What specific routes have you seen these ticks on? I'd be happy to let you know if we were on them. I only tend to use tick marks on hard redpoints which I haven't done in a while now. I can't speak for the rest of my group, but I would be surprised if they are leaving big marks up. However I'm sure the combined chalk of 10 people climbing the same route adds up. I'll definately be more aware of this in the future. I agree with you that the beauty of the routes at Tieton is worth protecting.
Dom,
I appologize for the accusations. I guess it started when there were tick marks on trigger finger and then we met in Tensleep. I read your blog sometime after that and found out you guys were on it. Recently I saw a lot of tick marks at lavapoint and it was after you had been there this last time. Lavapoint was more chalked up than I have ever seen it. I'm sorry if I drew a conclusion which is not true.
I appreciate your comments about the Tieton. The Tieton has (for the most part) maintained a high standard and I want to do my part to make sure it is not tarnished.
Thanks for the response Dom.
Hi Mike,
I totally know what you mean about Tieton. Literally crawling with ticks! I found at least 4 on me last time I was there, gross!!
If the rock was easy to read it wouldn't be such a problem. Be forewarned the 13c at honey comb buttress will be over ticked. Just a warning... ;)
P.S. any other 13s bolted yet? That would be sweet~!!!!!
I disagree to an extent. Yes a whopping 4in white streak to jug is a little overkill. But ticking the good spot with a little white dot is fine IMO for a hard sport route where it is crucial to hit each hold just right to flash/send the line. If ya don't want the lines to be forgotten and crusty they need the chalk to get people on them and stay in there pristine, chalked and climbable condition.

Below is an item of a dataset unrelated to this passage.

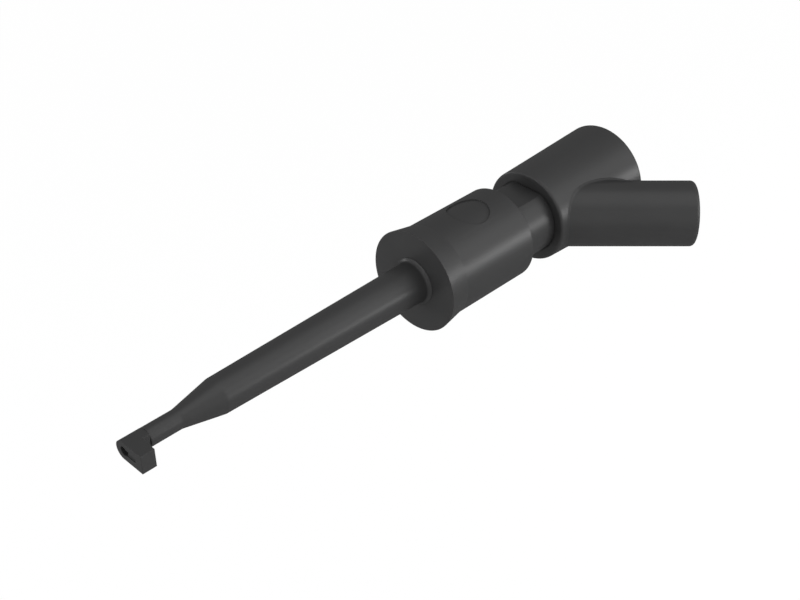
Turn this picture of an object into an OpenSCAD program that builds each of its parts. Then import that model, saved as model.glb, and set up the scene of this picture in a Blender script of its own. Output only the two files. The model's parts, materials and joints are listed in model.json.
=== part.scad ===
// Spring-loaded hook clip test probe with a plunger grip and an angled 4 mm socket.
// Pressing the thumb cap pushes a rod through the long shaft and opens the hook at the nose.
// X is the main axis, with the hook at -X and the thumb cap at +X. The hook's jaw and the
// socket branch both lie on the -Y side. The origin is the centre of the nose's front face.
// Every piece is drawn at rest, with the plunger held back by its spring.

/* [Shaft] */
// Length of the shaft from the nose's face to the flange
shaft_len = 41.4; // [38:0.05:60]
// Length of the thin neck
neck_len = 4.3; // [3:0.05:8]
// Radius of the nose's rounded rim
nose_edge = 0.1; // [0.05:0.01:0.22]
// Radius of the neck
neck_r = 1.22; // [1.2:0.01:1.6]
// Length of the cone behind the neck
cone_len = 5.5; // [3:0.1:8]
// Radius of the shaft where the cone ends
shaft_tip_r = 2.29; // [2.1:0.01:2.6]
// Radius of the shaft at the flange
shaft_root_r = 2.77; // [2.65:0.01:3.2]
// Radius of the fillet between the shaft and its shoulder
root_fillet = 0.45; // [0.2:0.05:0.6]
// Thickness of the shoulder that rests on the flange
shoulder_t = 0.05; // [0.05:0.01:0.2]
// Radius of the spigot that holds the shaft in the barrel
spigot_r = 2.2; // [1.8:0.05:2.4]

/* [Barrel] */
// Radius of the finger flange's rim
flange_r = 6.9; // [6.6:0.01:9]
// Length of the taper from the flange's rim to the barrel
flange_taper = 3.3; // [2:0.05:6]
// Radius of the barrel
barrel_r = 6.33; // [6.1:0.01:6.5]
// Length of the barrel with its flange
barrel_len = 15.85; // [15:0.05:24]
// Thickness of the barrel's front wall
front_wall = 3.2; // [2:0.1:4]
// Radius of the rounded rear edge
barrel_edge = 0.15; // [0.1:0.05:0.5]
// Radius of the round recess on top, which is left bare
pad_r = 2.8; // [1:0.1:4]
// Distance of the recess's centre from the flange's face
pad_at = 9.8; // [9:0.1:10]
// Depth of that recess
pad_depth = 0.15; // [0.05:0.01:0.3]

/* [Guide tube] */
// Radius of the guide tube
guide_r = 5; // [4.6:0.05:5.2]
// Height of the guide's flats above the axis
guide_flat = 4.39; // [4.2:0.01:4.5]
// Radius of the guide tube's bore
guide_bore_r = 3.5; // [3.4:0.05:3.6]
// Length of the guide inside the barrel at rest
guide_engaged = 6.9; // [5:0.1:7]
// Depth of the guide's seat in the thumb cap
guide_seat = 2.2; // [1.5:0.1:2.2]

/* [Thumb cap] */
// Gap between barrel and thumb cap at rest
cap_gap = 5.75; // [5.55:0.05:6]
// Length of the thumb cap
cap_len = 16.45; // [15:0.05:24]
// Radius of the thumb cap at its front
cap_front_r = 6.39; // [6.2:0.01:6.8]
// Radius of the thumb cap at its rear
cap_rear_r = 7.06; // [6.4:0.01:8]
// Radius of the rounded front edge
cap_lip = 0.3; // [0.1:0.05:0.5]
// Radius of the rounded rear edge
cap_edge = 0.15; // [0.1:0.05:1.5]

/* [Socket branch] */
// Angle between the branch and the main axis
branch_angle = 45; // [42:1:50]
// Distance from the cap's front to where the branch's axis crosses the main axis
branch_offset = 0.9; // [0.6:0.05:1.2]
// Radius of the branch
branch_r = 4.46; // [4.2:0.01:4.8]
// Length of the branch from the crossing to its mouth
branch_len = 22.2; // [20:0.1:30]
// Radius of the rounded edge at the mouth
branch_edge = 0.6; // [0.2:0.05:0.8]
// Radius of the socket's bore
socket_r = 2; // [1.5:0.05:2.1]
// Wall of the socket contact
socket_wall = 0.8; // [0.6:0.05:0.9]
// Distance from the crossing to the socket contact's closed end
socket_back = 5; // [5:0.1:6]
// Thickness of the socket contact's closed end
socket_floor = 1.2; // [0.8:0.1:2]
// Radius of the socket contact's front rim
socket_rim_r = 3.3; // [3.1:0.05:3.5]
// Length of the insulating collar at the mouth
collar_len = 1.6; // [1:0.1:3]
// Radius of the collar's bore
collar_bore_r = 2.5; // [2.4:0.05:2.8]

/* [Rod and ferrule] */
// Radius of the rod
rod_r = 0.5; // [0.4:0.01:0.6]
// Radius of the ferrule's body
ferrule_r = 1.9; // [1.7:0.05:2]
// Radius of the ferrule's spring flange
ferrule_flange_r = 3.3; // [3:0.05:3.35]
// Length of the hub that grips the rod in front of the flange
ferrule_hub_len = 2.2; // [1:0.1:4]
// Radius of the stud that joins the socket contact to the ferrule
stud_r = 0.9; // [0.6:0.05:1]

/* [Spring] */
// Radius of the spring's wire
wire_r = 0.22; // [0.15:0.01:0.25]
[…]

I don't think a route is going to get forgotten and crusty just because it doesn't have tickmarks. In fact I think some people may avoid overly ticked routes as it can take away from the next experience, especially if you're hoping to onsight it. At the end of the day, its not that hard to brush off the ticks.
I've been thinking a lot about the Honeycomb project, want to get down there the weekend of the 4th jimmy?
BTW, the honeycomb project is not 13c and even that doesn't need tick marks. There arn't that many holds on it.
Jimmy,
I agree tick marks are appropriate in some cases especially if you want to flash a route or if a certain hold needs to be hit in a particular way. I guess we are just looking at it from different perspectives. I don't get as much satisfaction if a route is all ticked up regardless if I get a flash, onsight or a repeat. I would rather have the pure onsight or take an extra go or two. Like I previously stated, I have and will probably us tick marks but I will make my best effort brush them off. I just think marking climbs had gotten out of hand. This is my personal opinion and I'm sure a lot will disagree. Anyway I'm glad you guys enjoy the Tieton.
PS, I was the one who wrote the previous post. There are no more bolted 5.13s on the tieton....yet. I have my eye on a couple. The location will only be revealed to climbers who don't use tick marks. :).
There is the project at the cave which the guidebook gives 5.12b or something. That rig is super hard and nobody has even done the moves. The upper roof might not go (from what I hear). I've only played on the bottom.